Accordingly, the Magistrate Judge concludes that this Court is without jurisdiction to entertain the instant motion unless it is authorized by the Sixth Circuit to do so. For that reason, the instant motion should be transferred to that Court. In re Sims, 111 F.3d 45, 47 (6th Cir. 1997).
Therefore, it is
If any party objects to this Report and Recommendation, that party may, within fourteen days of the date of this Report, file and serve on all parties written objections to those specific proposed findings or recommendations to which objection is made, together with supporting authority for the objection(s). A District Judge of this Court shall make a de novo determination of those portions of the report or specified proposed findings or recommendations to which objection is made. Upon proper objections, a District Judge of this Court may accept, reject, or modify, in whole or in part, the findings or recommendations made herein, may receive further evidence or may recommit this matter to the magistrate judge with instructions. 28 U.S.C. 636(B)(1).

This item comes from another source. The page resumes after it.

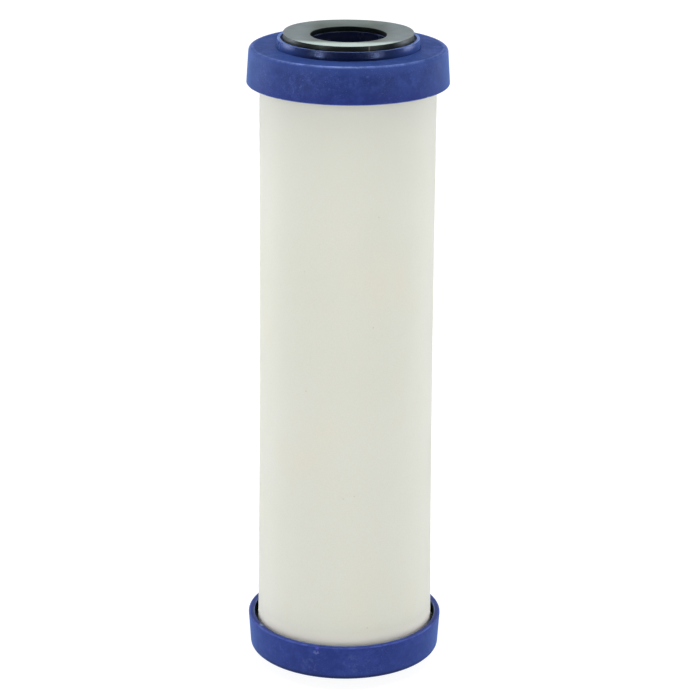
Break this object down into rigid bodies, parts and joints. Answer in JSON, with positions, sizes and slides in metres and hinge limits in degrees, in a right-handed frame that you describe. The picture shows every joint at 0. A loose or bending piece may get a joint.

The parties are specifically advised that failure to object to the Report and Recommendation will result in a waiver of the right to have the District Judge review the Report and Recommendation de novo, and also operates as a waiver of the right to appeal the decision of the District Court adopting the Report and Recommendation. See Thomas v. Arn, 474 U.S. 140 (1985); United States v. Walters, 638 F.2d 947 (6th Cir. 1981).